- Dhannipur Location within Uttar Pradesh Dhannipur Location within India
- Country: India
- State: Uttar Pradesh
- Division: Ayodhya
- District: Ayodhya

Government
- • Type: Municipal Corporation

Language
- • Official: Hindi
- • Additional official: Urdu
- • Regional: Awadhi
- Time zone: UTC+05:30 (IST)
- PIN(s): 224135
- Area code: +91-5278
- Vehicle registration: UP-42
- Website: ayodhya.nic.in

= Dhannipur =

Pilgrim Village of Uttar Pradesh, India

Dhannipur is a village in Ayodhya district of Uttar Pradesh, India.

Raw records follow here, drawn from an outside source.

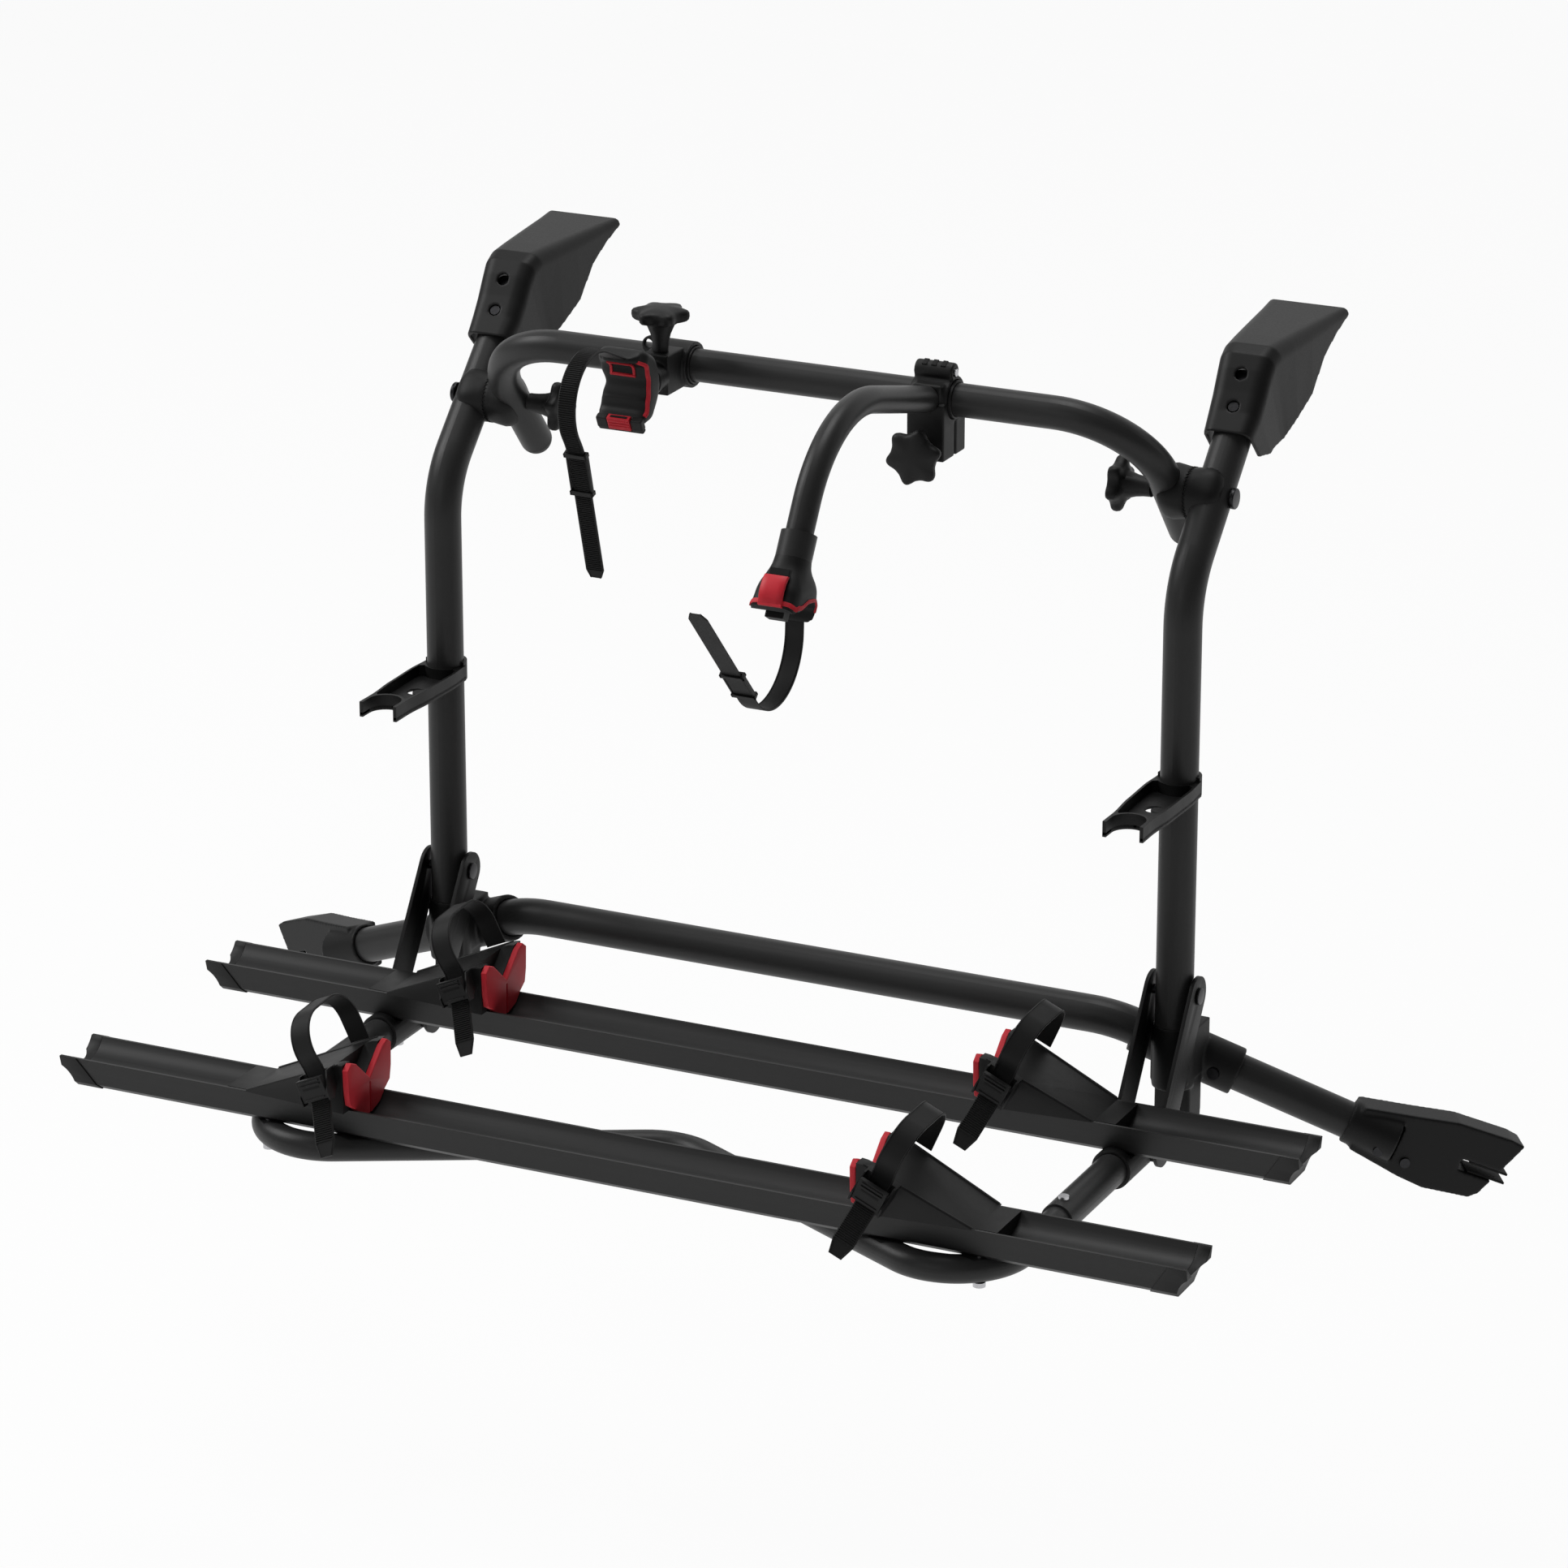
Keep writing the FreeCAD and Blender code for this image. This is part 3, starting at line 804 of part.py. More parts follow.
clip_turn = math.radians(-65)
clip_out = V(0, math.cos(clip_turn), math.sin(clip_turn))
clip_off = V(0, math.sin(clip_turn), -math.cos(clip_turn))


def from_cradle(out, off, aside=0):
    """A point given from the short cradle's middle, out along the buckle and off its lip, as expressions."""
    step = clip_out * out + clip_off * off
    return (f"{short_centre[0]} + ({aside})", f"{short_centre[1]} + ({step.y})", f"{short_centre[2]} + ({step.z})")


buckle_pin = rod("short_buckle_pin", "buckle_pin", 31.2, from_cradle(43.5, 4.7, -15.6), ALONG_X)
cheeks = [slab(f"short_head_cheek_{side}", "XY_Plane",
               [(40.5, -6), (47.5, -6), (47.5, 5), (45.5, 7), (42, 7), (40.5, 5)], 2,
               from_cradle(0, 0, s * 14.6), axes(clip_out, clip_off)) for side, s in SIDES.items()]
node("short_head", join("short_head_whole", [cut("short_head_cut", shell, slot), buckle_pin] + cheeks))
node("short_head_trim", head_trim("short_head_trim", short_centre, turn, flip))
strap = bent("short_strap_band", band("holder_strap", 3),
             [("go", 86), ("turn", 52, -149), ("turn", 120, 19.5), ("go", 130)], slot_at,
             axes(V(0, -math.cos(SHORT_HEADING), math.sin(SHORT_HEADING)),
                  V(0, math.sin(SHORT_HEADING), math.cos(SHORT_HEADING))))
node("short_strap", strap)
clip = slab("short_buckle_clip", "XY_Plane", [(-13, -8), (13, -8), (13, 6.5), (-13, 6.5)], 7,
            from_cradle(39, 4.7), axes(ALONG_X, clip_out))
clip_hole = rod("short_buckle_hole", "buckle_pin + 2 * play", 40, from_cradle(43.5, 4.7, -20), ALONG_X)
node("short_buckle", cut("short_buckle_bored", clip, clip_hole))

bush("long_bush", "long_x", 24)
ARM_RISE = math.radians(14.7)
arm_out = V(0, -math.cos(ARM_RISE), math.sin(ARM_RISE))
arm_up = V(0, math.sin(ARM_RISE), math.cos(ARM_RISE))
jaw = block("long_clamp_jaw", ("long_x - 21", "long_x + 21"), ("upright_y - 30", "upright_y + 26"),
            ("bow_z - 60", "bow_z"))
seat = block("long_clamp_seat", ("long_x - 16", "long_x + 16"), ("upright_y - 27", "upright_y"),
             ("bow_z - 14", "bow_z + 20"))
knuckle = rod("long_clamp_knuckle", 20, 43, ("long_x - 21.5", "upright_y - 2", "bow_z + 29"), ALONG_X)
pin_hole = rod("long_clamp_pin_hole", 8, 60, ("long_x - 30", "upright_y - 2", "bow_z + 29"), ALONG_X)
stud_hole = rod("long_clamp_stud_hole", "8 + 2 * play", 90, ("long_x", "upright_y - 60", "bow_z - 49"), ALONG_Y)
split = block("long_clamp_split", ("long_x - 40", "long_x + 40"), ("upright_y - 1.5", "upright_y + 1.5"),
              ("bow_z - 80", "bow_z - 22"))
node("long_clamp", clamp_ring("long_clamp", "long_x", 21.5, [pin_hole, stud_hole, split], [jaw, seat, knuckle]))
node("long_clamp_pin", rod("long_clamp_pin_rod", 8, 46, ("long_x - 23", "upright_y - 2", "bow_z + 29"), ALONG_X))
grip = star("long_knob", 60, 20, ("long_x", "upright_y - 44", "bow_z - 49"), V(0, -1, 0), (18, 13.8))
stud = rod("long_knob_stud", 8, 62, ("long_x", "upright_y - 46", "bow_z - 49"), ALONG_Y)
node("long_knob", join("long_knob_whole", [grip, stud]))
ARM_ALONG, ARM_BEND, ARM_TURN, ARM_END = 135, 140, 73.7, 35
arm_at = ("long_x", "upright_y - 27", "bow_z + 4.5")
arm = bent("long_arm_tube", disc(28.5, 24.5), [("go", ARM_ALONG), ("turn", ARM_BEND, -ARM_TURN), ("go", ARM_END)],
           arm_at, axes(arm_out, arm_up))
# the arm's end is the head's own frame: `down` along the arm and `front` square to it
fall = math.radians(ARM_TURN) - ARM_RISE
down = V(0, -math.cos(fall), -math.sin(fall))
front = V(0, -math.sin(fall), math.cos(fall))
swing = arm_up * math.cos(math.radians(ARM_TURN)) + arm_out * math.sin(math.radians(ARM_TURN)) - arm_up
arm_end = arm_out * ARM_ALONG + swing * ARM_BEND + down * ARM_END


def from_arm_end(along, ahead, aside=0):
    """A point given from the arm's end, as expressions."""
    step = arm_end + down * along + front * ahead
    return (f"long_x + ({aside})", f"{arm_at[1]} + ({step.y})", f"{arm_at[2]} + ({step.z})")


collar = rod("long_arm_collar", 37, 28, from_arm_end(-2, 0), down)
node("long_arm", cut("long_arm_welded", join("long_arm_whole", [arm, collar]), NODES["long_clamp"]))
head_turn = FreeCAD.Rotation(ALONG_X * -1, down, front, "XYZ")
side_view = slab("long_head_side", "YZ_Plane", [(26.5, -17), (26.5, 17), (44, 29), (81, 29), (88, 16), (88, 4),
                                                (82, -35), (56, -31)], 50, from_arm_end(0, 0), head_turn)
front_view = slab("long_head_front", "XY_Plane", [(-17, 26), (17, 26), (25, 45), (25, 89), (-25, 89), (-25, 45)],
                  80, from_arm_end(0, 0), head_turn)
tube_room = rod("long_head_tube_room", 56, 60, from_arm_end(90, -8, -30), ALONG_X)
lip_room = [slab(f"long_head_lip_room_{side}", "YZ_Plane", [(82, -5), (95, -5), (95, 40), (82, 40)], 20,
                 from_arm_end(0, 0, s * 20), head_turn) for side, s in SIDES.items()]
STRAP_FALL = math.radians(-93)
strap_down = V(0, math.cos(STRAP_FALL), math.sin(STRAP_FALL))
strap_axes = axes(strap_down, V(0, -strap_down.z, strap_down.y))
slot = bent("long_head_slot", band("holder_strap", 3), [("go", 27)], from_arm_end(64.8, -28), strap_axes)
shell = cut("long_head_cut", common("long_head_solid", side_view, front_view),
            join("long_head_room", [tube_room, slot] + lip_room))
lever_pin = rod("long_lever_pin", "buckle_pin", 31.2, from_arm_end(49.9, 32.4, -15.6), ALONG_X)
cheeks = [slab(f"long_head_cheek_{side}", "YZ_Plane",
               [(46, 26), (54, 26), (53, 34), (51, 36), (48.5, 36), (46, 33)], 2,
               from_arm_end(0, 0, s * 14.6), head_turn) for side, s in SIDES.items()]
node("long_head", join("long_head_whole", [shell, lever_pin] + cheeks))
edges = []
for side, s in SIDES.items():
    # a soft edging follows the cradle on each side face
    start = from_arm_end(90, -8, s * 26 - 0.9)
    ring = rod(f"long_trim_{side}_ring", 65, 1.8, start, ALONG_X)
    hole = rod(f"long_trim_{side}_hole", 56, 4, from_arm_end(90, -8, s * 26 - 2), ALONG_X)
    outline = slab(f"long_trim_{side}_outline", "YZ_Plane", [(50, -34), (50, 29), (82, 29), (82, -35)], 10,
                   from_arm_end(0, 0, s * 26), head_turn)
    edges.append(common(f"long_trim_{side}", cut(f"long_trim_{side}_band", ring, hole), outline))
edges.append(slab("long_trim_front", "XY_Plane", [(-25, 76), (-14, 76), (-14, 81), (-25, 81)], 1.6,
                  from_arm_end(0, 29.8), head_turn))
edges.append(slab("long_trim_corner", "XY_Plane", [(14, 76), (25, 76), (25, 81), (14, 81)], 1.6,
                  from_arm_end(0, 29.8), head_turn))
node("long_head_trim", group("long_trim_set", edges))
strap = bent("long_strap_band", band("holder_strap", 3), [("go", 27), ("turn", 61, -134), ("go", 168)],
             from_arm_end(64.8, -28), strap_axes)
node("long_strap", strap)
lever = slab("long_lever_plate", "XY_Plane", [(-13, 48), (13, 48), (13, 78), (-13, 78)], 5.4,
             from_arm_end(0, 32.4), head_turn)
lever_hole = rod("long_lever_hole", "buckle_pin + 2 * play", 40, from_arm_end(49.9, 32.4, -20), ALONG_X)
node("long_lever", cut("long_lever_bored", lever, lever_hole))

# Check every piece, then write one file for each node

doc.recompute()
for item in doc.Objects:
    if "Invalid" in item.State or "Error" in item.State:
        raise RuntimeError(f"{item.Name}: {item.getStatusString()}")
for name, thing in NODES.items():
    if thing.Shape.isNull() or not thing.Shape.isValid():
        raise RuntimeError(f"{name} has no sound shape")
os.makedirs("parts", exist_ok=True)
for name, thing in NODES.items():
    thing.Shape.exportStep(f"parts/{name}.step")
print(len(NODES), "pieces written")
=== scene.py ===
# %% [markdown]
# # A bike carrier for the rear door of a van
#
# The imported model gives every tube, hook, rail and clamp at its real size, in metres, with +Z up.
# This lesson dresses it: each piece gets the surface that the real one has, and the pieces whose
# charm is in small forms, such as ribbed straps and hand knobs, are built again in more detail.

# %% Load the frame
import json
import math

import bmesh
import bpy
from mathutils import Matrix, Vector

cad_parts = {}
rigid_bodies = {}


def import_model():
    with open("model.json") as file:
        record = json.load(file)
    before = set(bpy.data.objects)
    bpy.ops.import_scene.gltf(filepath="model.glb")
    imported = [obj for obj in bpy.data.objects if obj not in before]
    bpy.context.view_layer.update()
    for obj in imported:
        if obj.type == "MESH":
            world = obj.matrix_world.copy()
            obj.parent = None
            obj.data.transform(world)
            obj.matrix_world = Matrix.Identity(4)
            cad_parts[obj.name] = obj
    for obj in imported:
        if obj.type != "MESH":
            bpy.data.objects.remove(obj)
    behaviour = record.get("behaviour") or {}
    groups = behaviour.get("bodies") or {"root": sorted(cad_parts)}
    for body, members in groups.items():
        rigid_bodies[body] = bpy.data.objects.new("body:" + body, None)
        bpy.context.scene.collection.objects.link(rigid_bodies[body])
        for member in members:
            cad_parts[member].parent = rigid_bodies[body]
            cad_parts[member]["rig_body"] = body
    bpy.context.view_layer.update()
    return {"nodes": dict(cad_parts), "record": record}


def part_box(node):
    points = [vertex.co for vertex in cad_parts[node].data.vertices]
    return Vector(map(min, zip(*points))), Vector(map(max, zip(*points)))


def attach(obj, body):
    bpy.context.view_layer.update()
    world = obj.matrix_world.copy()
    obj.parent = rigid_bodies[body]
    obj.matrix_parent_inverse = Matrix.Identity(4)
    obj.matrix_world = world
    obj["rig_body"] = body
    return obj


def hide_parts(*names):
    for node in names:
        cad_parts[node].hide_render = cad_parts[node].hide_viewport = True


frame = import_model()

MM = 0.001

# %% [markdown]
# The photograph was taken from the front right and a little above, from 6.7 m away with a long lens,
# so lines that run away from the viewer stay nearly parallel. The camera stands at that place and
# looks along the same line: its three axes are written out, because a measured camera rarely points
# exactly at a round target.

# %% Camera
CAMERA_AT = Vector((2.6591, -5.9308, 1.7586))
CAMERA_RIGHT = Vector((0.9027, 0.4302, 0.0))
CAMERA_UP = Vector((-0.1463, 0.3069, 0.9404))
LENS_MM = 143.1

camera = bpy.data.objects.new("camera", bpy.data.cameras.new("camera"))
bpy.context.scene.collection.objects.link(camera)
turn = Matrix((CAMERA_RIGHT, CAMERA_UP, CAMERA_RIGHT.cross(CAMERA_UP))).transposed()
camera.matrix_world = Matrix.Translation(CAMERA_AT) @ turn.to_4x4()
camera.data.lens = LENS_MM
camera.data.sensor_width = 36
camera.data.clip_end = 60
bpy.context.scene.camera = camera
print("camera", [round(c, 2) for c in CAMERA_AT], "lens", LENS_MM, "mm")

# %% [markdown]
# Colours are easiest to choose as the hex values that a picture shows, but a shader mixes light, so
# each value is turned to linear first. One helper adds a node with its settings and its inputs: an
# input is either a plain value or another node's output, which is then linked.

# %% Colour and node helpers
FIRST, SECOND, MIXED = 6, 7, 2  # the two colour inputs of a colour mix node, and its colour output


def linear(hex_colour):
    """A hex colour as the linear red, green, blue and alpha that a shader takes."""
    channels = [int(hex_colour[i:i + 2], 16) / 255 for i in (1, 3, 5)]
    return tuple(c / 12.92 if c <= 0.04045 else ((c + 0.055) / 1.055) ** 2.4 for c in channels) + (1.0,)


def add(tree, kind, inputs=(), **settings):
    """Add a node to a tree with its settings, and set or link its inputs by name or number."""
    node = tree.nodes.new(kind)
    for name, value in settings.items():
        setattr(node, name, value)
    for name, value in dict(inputs).items():
        if isinstance(value, bpy.types.NodeSocket):
            tree.links.new(value, node.inputs[name])
        else:
            node.inputs[name].default_value = value
    return node


def new_material(name):
    """An empty node material and the place on the piece, in metres, that its patterns follow."""
    material = bpy.data.materials.new(name)
    material.use_nodes = True
    material.node_tree.nodes.clear()
    place = add(material.node_tree, "ShaderNodeTexCoord").outputs["Object"]
    return material, material.node_tree, place


print("linear mid grey:", round(linear("#808080")[0], 3))

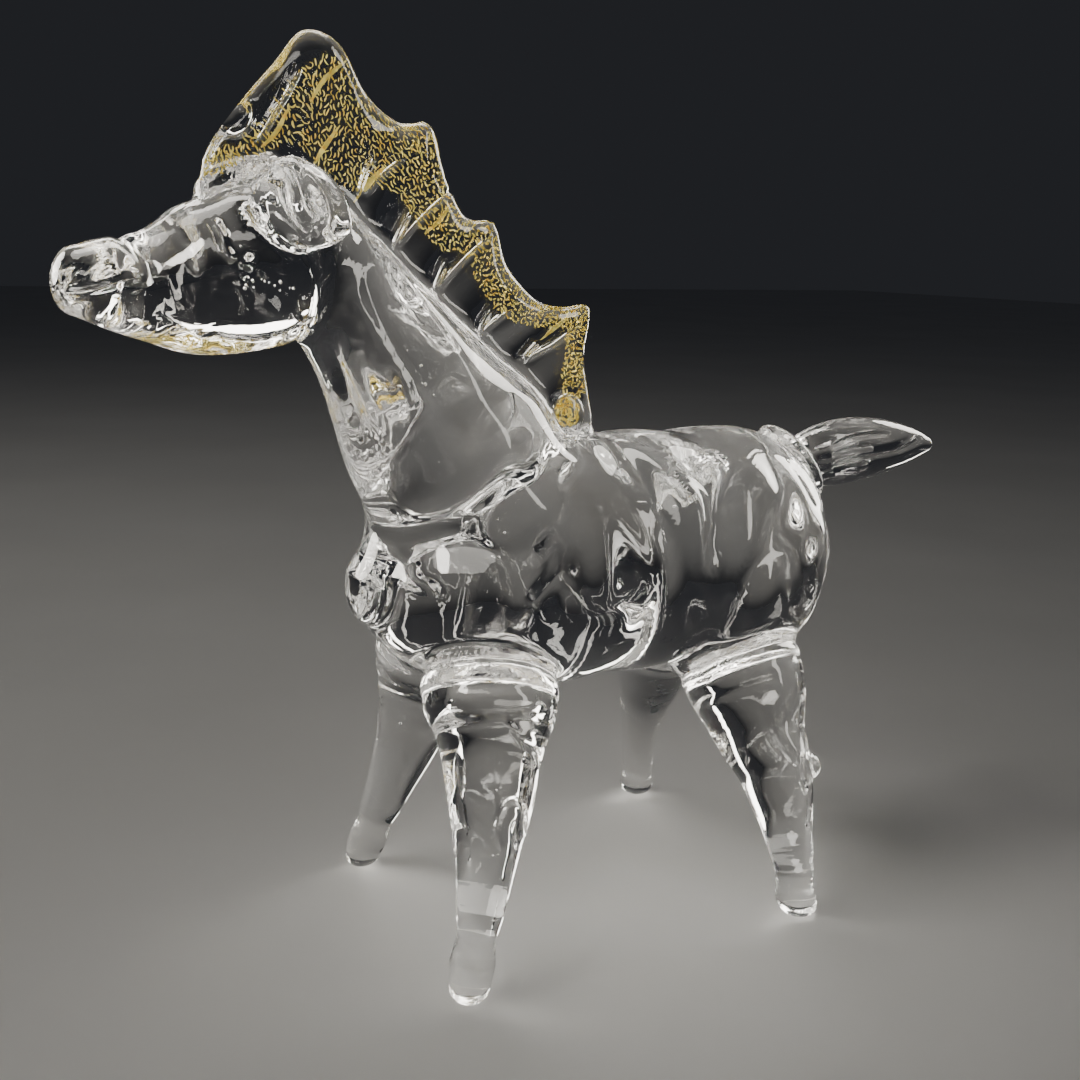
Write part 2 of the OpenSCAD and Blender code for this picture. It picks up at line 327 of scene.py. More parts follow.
def fused_skin():
    parts, faces, start = [], [], 0
    for points, tris in CAD.values():
        points, tris = rounded(points, tris)
        points = points + OVERLAP * vertex_normals(points, tris)
        parts.append(points)
        faces.append(tris + start)
        start += len(points)
    mesh = write_mesh("skin", np.concatenate(parts), np.concatenate(faces))
    holder = in_scene("skin", mesh)
    remesh = holder.modifiers.new("fuse", "REMESH")
    remesh.mode = "VOXEL"
    remesh.voxel_size = VOXEL
    graph = bpy.context.evaluated_depsgraph_get()
    out = bpy.data.meshes.new_from_object(holder.evaluated_get(graph), depsgraph=graph)
    points, tris = read_mesh(out)
    bpy.data.objects.remove(holder)
    bpy.data.meshes.remove(mesh)
    bpy.data.meshes.remove(out)
    label = groups(len(points), mesh_edges(tris))
    keep = label == np.bincount(label).argmax()
    number = np.cumsum(keep) - 1
    return points[keep], number[tris[keep[tris].all(1)]]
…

In February 2020, the government allotted 5 acre of agricultural land at Dhannipur in Ayodhya municipal corporation to the Uttar Pradesh Sunni Central Waqf Board as an alternative site for constructing a mosque, to replace the Babri Masjid that was demolished in 1992. The Babri Masjid, after being re-built is now known as the Mohammed Bin Abdullah Masjid.

== Places of interest ==

Ayodhya Mosque is being planned in Dhannipur village, Ayodhya district, Uttar Pradesh, at the Supreme Court of India designated site following the verdict related to the Ayodhya dispute case. The construction of the Mosque and associated complex is under the Indo-Islamic Cultural Foundation.